My former colleague Brad Karkkainen sketched three main approaches to the uncertainty inherent in scientific evaluation of proposed new projects: 1) Proceed unless risks are shown to be unacceptably high; 2) Do not proceed unless risks are shown to be acceptably low (i.e., apply the precautionary principle); or 3) Adopt what is sometimes called "adaptive management," which means do your best to evaluate risks ex ante, and if they are acceptably low, provisionally proceed, but be prepared to change course or to adopt mitigation measures as you learn more during the course of the project(s).  Brad urged adaptive management, at least where the risks at issue are not irreversible.  He noted, however, that often adaptive management has been abused: Regulators subject to industry capture skimp on the front-end research and end up green-lighting projects that never should have been green-lighted or promise to make later changes if evidence of trouble emerges but do not follow through on those promises.  Brad nonetheless argued that a sufficiently committed regulator could use adaptive management effectively.

All in all, these were three excellent and informative presentations.  My main intervention was aimed at the precautionary principle, which I favor where possible.  Nonetheless, I asked whether it makes sense to speak about the precautionary principle when there is no possibility of doing nothing.  To my mind, the precautionary principle is a generalization of Hippocrates' view that the physician should "first do no harm."  That makes sense in many contexts: E.g., if you have a stomach ache, and someone offers you an untested drug for it, you should not take the drug if you're not confident it's safe because the drug could do more harm than good.  Likewise, if you're heating your cave home through geothermal energy and someone proposes hydrofracking so you can move into a less energy-efficient home heated by natural gas, you should be very cautious because the hydrofracking could poison your water.

But we currently find ourselves in a situation in which all large-scale energy sources have large unknown risk factors.  Recent disasters in coal mining, oil drilling, and nuclear power, and the evidence of global warming all show that each of our primary sources of energy could lead to catastrophic harm, and because the technology and sources of each are constantly changing, the risks of each are currently unknown.  True application of the precautionary principle might mean that we rely only on power sources that are manifestly inadequate to power an advanced civilization.

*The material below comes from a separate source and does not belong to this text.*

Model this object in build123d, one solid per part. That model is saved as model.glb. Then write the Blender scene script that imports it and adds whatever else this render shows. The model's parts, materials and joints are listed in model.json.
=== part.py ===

When I posed this worry to the panel, Kevin responded that one can use the precautionary principle to inform comparative risk assessments.  I agree and disagree.  Assuming that conservation and proven clean energy sources are insufficient to power our civilization, we should make our comparative judgment with the best information we can about comparative risks.  That was what Neil proposed a few weeks ago in discussing the Fukushima disaster (although I find myself less able to draw conclusions than he is about what our least bad options are).  But I'm not sure that comparative probablistic risk analysis--which I agree is desirable--is an application of the precautionary principle.  A true application of the precautionary principle would probably mean going back to pre-industrialization levels of energy production and consumption--which itself would violate the precautionary principle in other domains were it to lead, as it well might, to mass starvation.

In the end, then, I find the precautionary principle attractive where we have the luxury of following it.  I just don't know that energy policy is such a domain.